**Directive**
Only the lines from the start up to and including the line containing "of its travel." should be repeated, word for word.

**Data section**
______

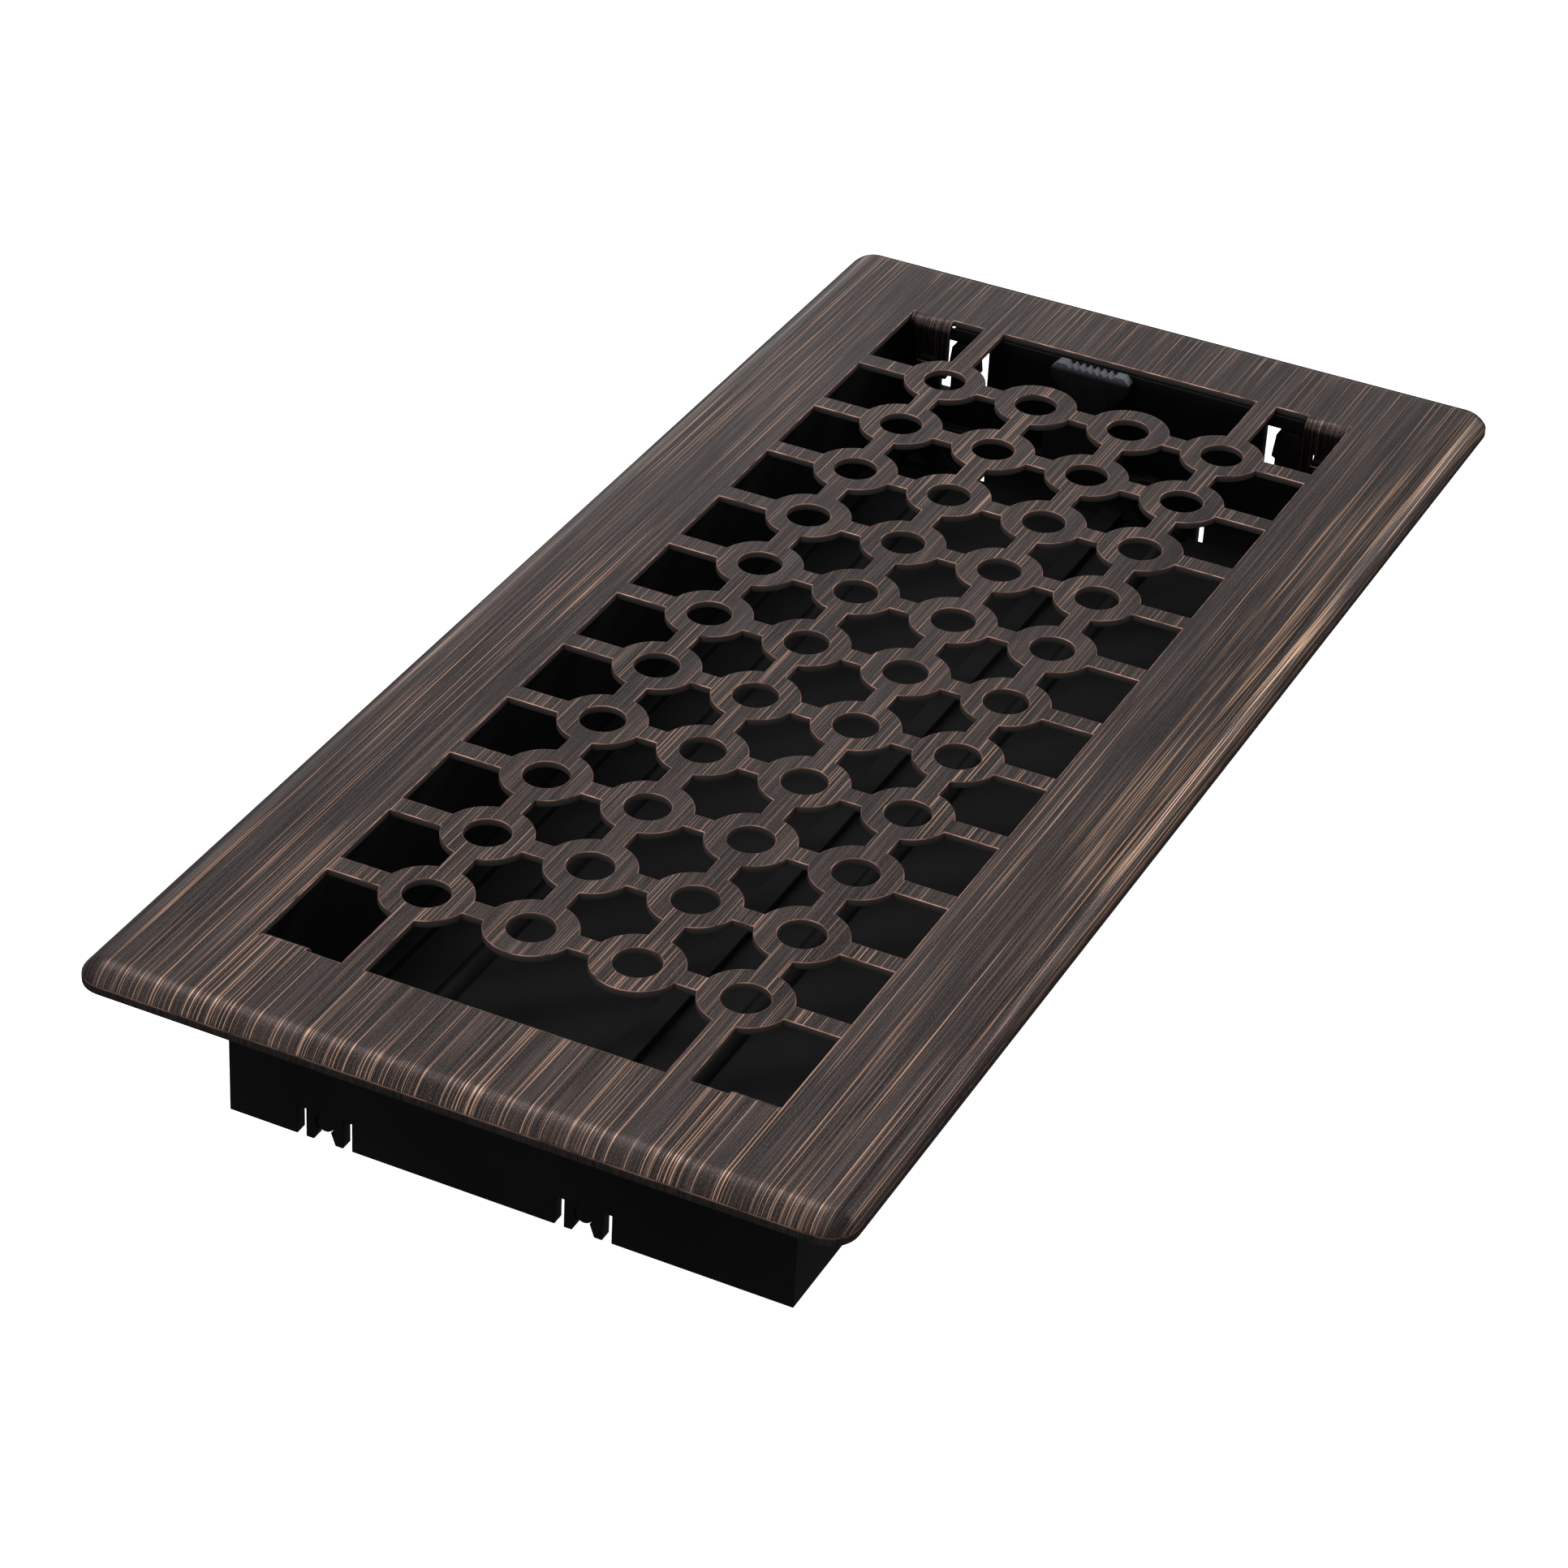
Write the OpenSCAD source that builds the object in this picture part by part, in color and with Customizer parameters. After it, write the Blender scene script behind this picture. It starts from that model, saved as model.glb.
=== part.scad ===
// Louvred floor register, nominal 4 x 10 inch duct opening.
// A stamped steel face with a lattice of rings drops into the floor opening. Under it hangs
// a plastic damper box with two louvre blades, which a thumb lever at one end turns together.
//
// Frame: the origin is the centre of the face's underside, level with the floor.
// +X runs along the length towards the thumb lever, +Y across the width, +Z up.
// The blades are drawn closed, with the lever at the +Y end of its travel.

/* [Face plate] */
// Overall length of the face
face_l = 285.75; // [270:0.25:345]
// Overall width of the face
face_w = 133.35; // [125:0.05:161]
// Thickness of the steel sheet
sheet_t = 1.3; // [0.9:0.05:1.6]
// Height of the face's top above the floor
rim_h = 4.2; // [3.4:0.1:5.1]
// Outside radius of the rolled edge
roll_r = 5.6; // [5.2:0.1:6.8]
// How far in from the rim the roll starts
roll_run = 4.8; // [4:0.1:4.9]
// Radius of the corners where the roll starts, seen from above
flat_corner_r = 0.2; // [0.1:0.1:6]

/* [Ring lattice] */
// Rings along the length
ring_rows = 11; // [9:1:12]
// Rings across the width
ring_cols = 4; // [3:1:4]
// Outside diameter of a ring
ring_d = 15.6; // [13:0.1:17.5]
// Diameter of the hole in a ring
hole_d = 8; // [6.5:0.1:9.6]
// Width of the bars that join the rings
bar_w = 4; // [3.3:0.1:4.8]
// From the end of the window to the middle of the last row of rings
end_gap = 22.95; // [20:0.05:27.5]
// From the side of the window to the middle of the outer column of rings
side_gap = 17.1; // [14:0.1:20.5]

/* [Damper box] */
// Outside length of the box
box_l = 246.5; // [230:0.5:250]
// Outside width of the box
box_w = 100.7; // [92:0.1:101]
// Depth of the box below the floor
box_depth = 30.9; // [28:0.1:38]
// Thickness of the box walls
wall = 2.4; // [2:0.1:2.9]
// How far the face reaches in over the side walls
side_lap = 2.5; // [2:0.1:3]
// Width of the ledges that the blades close against
ledge_w = 2; // [1.7:0.1:2.4]

/* [Face tabs] */
// Width of a bent tab
tab_w = 8.3; // [7:0.1:10]
// Depth of a tab below the top of the face
tab_drop = 12; // [10:0.5:14.5]
// Inside radius of the tab's bend
bend_r = 1; // [0.8:0.1:1.2]
// Gap between a tab and the box
tab_fit = 0.15; // [0.1:0.05:0.3]
// Width of the catch hole in a tab
catch_w = 4; // [3.3:0.1:4.8]

/* [Blades] */
// Thickness of a blade
blade_t = 1.6; // [1.3:0.1:1.9]
// From the pivot to the blade's short edge
short_side = 14.6; // [13:0.1:16]
// Height of the pivots above the bottom of the box
pivot_h = 3.6; // [3.5:0.1:4.3]
// Width of the raised lip on the short edge
lip_w = 2.6; // [2.2:0.1:3]
// How far one blade laps the next
lap = 1.55; // [1.3:0.05:1.8]
// Gap between a closed blade and what it closes against
shut_gap = 0.3; // [0.2:0.05:0.4]
// Gap between a swinging blade's edge and the side wall
swing_gap = 0.6; // [0.5:0.05:0.75]
// Diameter of the pivot pins
pin_d = 3.2; // [2.7:0.1:3.4]
// Diameter of the stiffening rib along the pivot line
rib_d = 4.4; // [3.7:0.1:5.2]
// Radial clearance of every pin in its hole
pin_fit = 0.06; // [0.03:0.01:0.1]

/* [Linkage] */
// From a blade's pivot to its crank pin
crank_r = 9.6; // [8:0.1:10.5]
// Angle that the blades turn through, in degrees
open_angle = 84; // [70:1:88]
// Diameter of the crank pins
crank_pin_d = 3; // [2.5:0.1:3.4]
// Thickness of a crank arm
crank_t = 2.3; // [1.9:0.1:2.8]
// Thickness of the thumb lever
lever_t = 2.4; // [2:0.1:2.9]
// Gap on each side of the thumb lever
lever_play = 0.5; // [0.4:0.05:0.6]
// Width of the thumb grip
grip_w = 16.2; // [13.5:0.1:19]
// Depth of the grip's top below the top of the face
grip_sunk = 0.75; // [0.5:0.05:1.2]
// Teeth on the thumb grip
grip_teeth = 6; // [4:1:7]
// Width of one tooth
tooth_w = 1.45; // [1.2:0.05:1.6]

/* [Hidden] */
$fn = 64;
weld = 0.4;                                   // overlap that joins shapes of one moulding
over = 1;                                     // how far a cut runs past the face it cuts

// Levels
under_z = rim_h - sheet_t;                    // underside of the flat of the face
box_z = -box_depth;                           // bottom of the box
pivot_z = box_z + pivot_h;                    // pivot line of both blades

// Inside of the box
in_x = box_l / 2 - wall;
in_y = box_w / 2 - wall;

// Window in the face
window_l = 2 * (in_x - tab_fit + bend_r);
window_w = 2 * (in_y - side_lap);
pitch_x = (window_l - 2 * end_gap) / (ring_rows - 1);
pitch_y = (window_w - 2 * side_gap) / (ring_cols - 1);
row_x = [for (i = [0 : ring_rows - 1]) (i - (ring_rows - 1) / 2) * pitch_x];
col_y = [for (j = [0 : ring_cols - 1]) (j - (ring_cols - 1) / 2) * pitch_y];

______

**Written response**
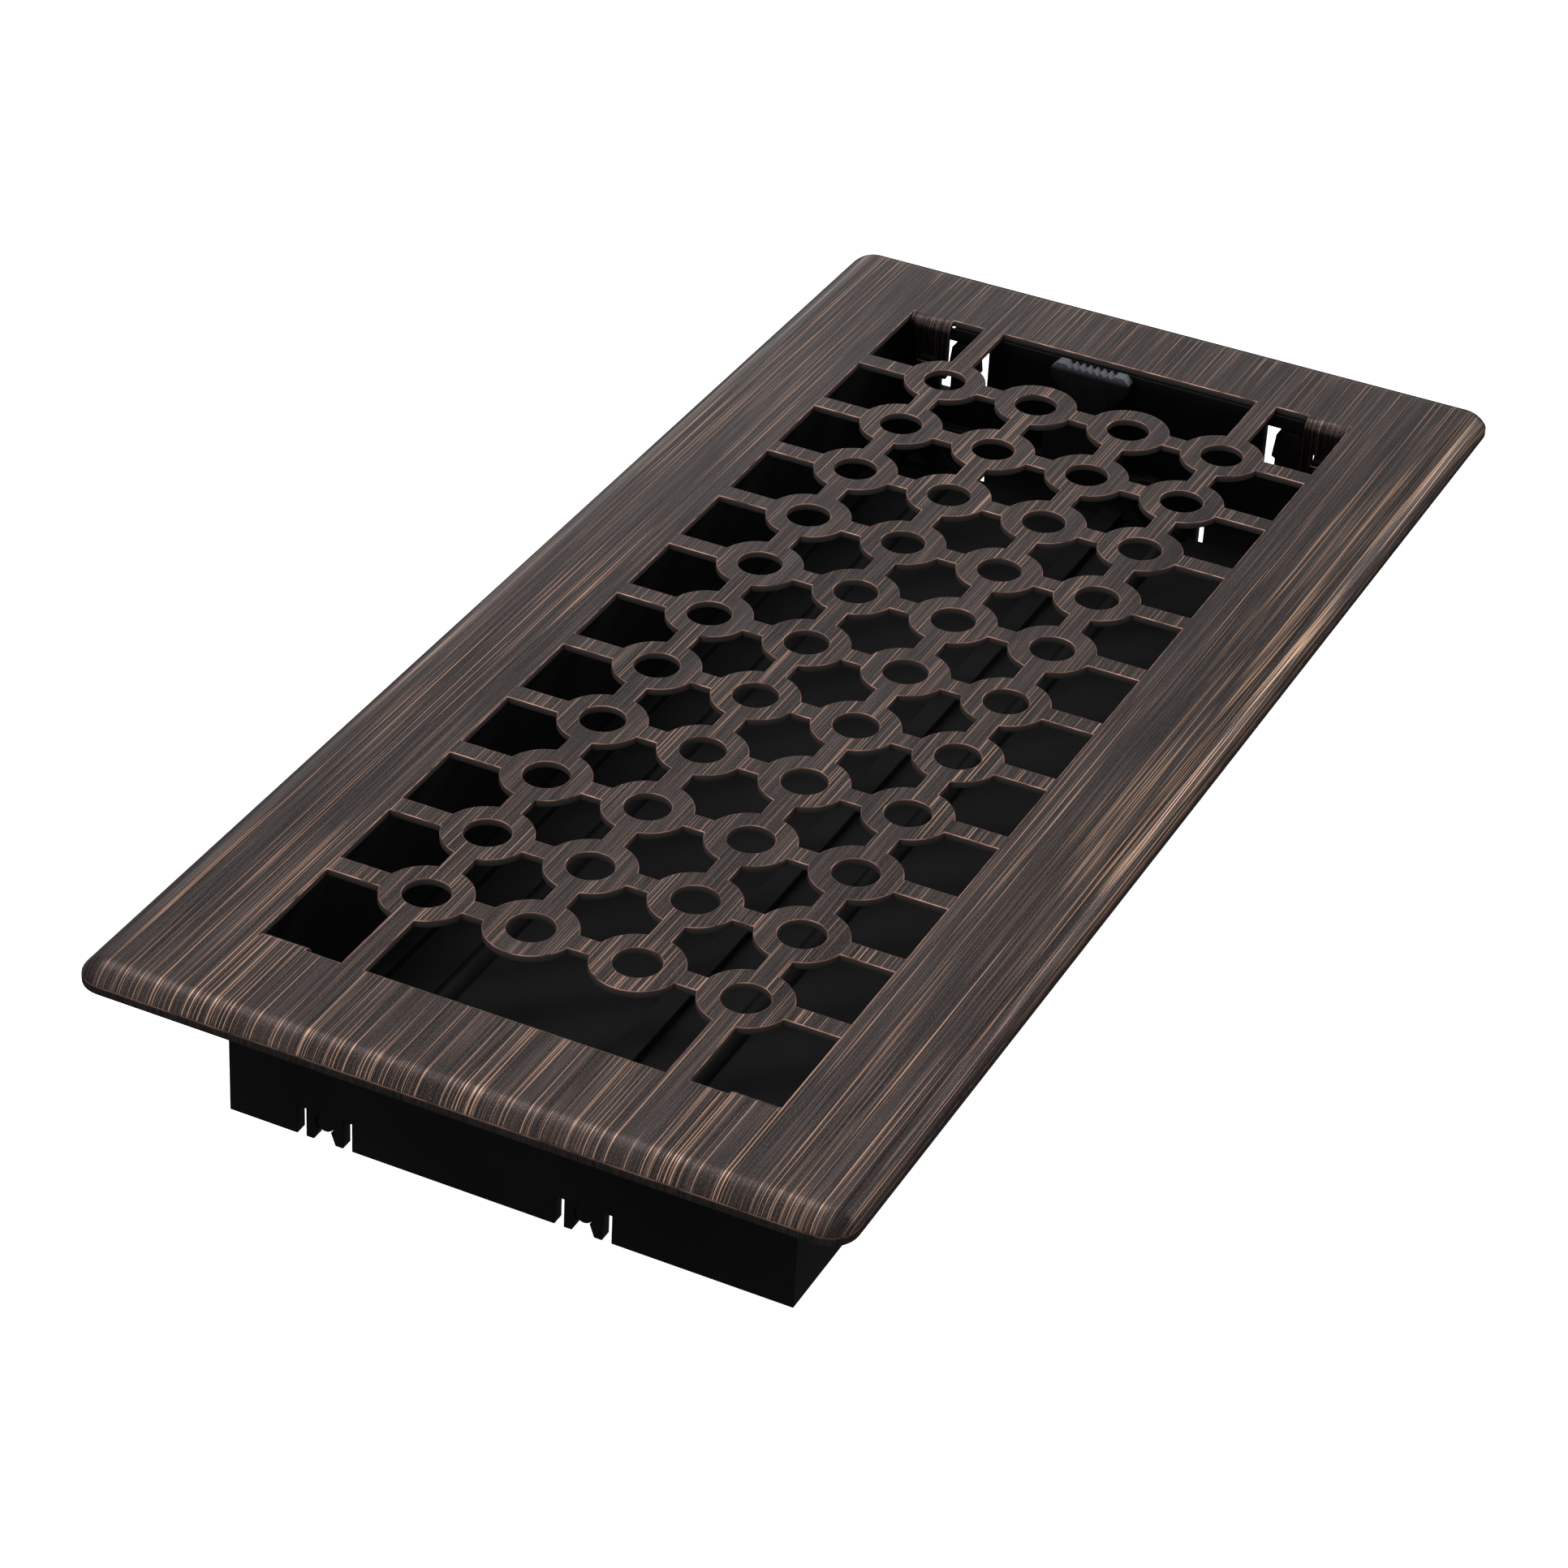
Write the OpenSCAD source that builds the object in this picture part by part, in color and with Customizer parameters. After it, write the Blender scene script behind this picture. It starts from that model, saved as model.glb.
=== part.scad ===
// Louvred floor register, nominal 4 x 10 inch duct opening.
// A stamped steel face with a lattice of rings drops into the floor opening. Under it hangs
// a plastic damper box with two louvre blades, which a thumb lever at one end turns together.
//
// Frame: the origin is the centre of the face's underside, level with the floor.
// +X runs along the length towards the thumb lever, +Y across the width, +Z up.
// The blades are drawn closed, with the lever at the +Y end of its travel.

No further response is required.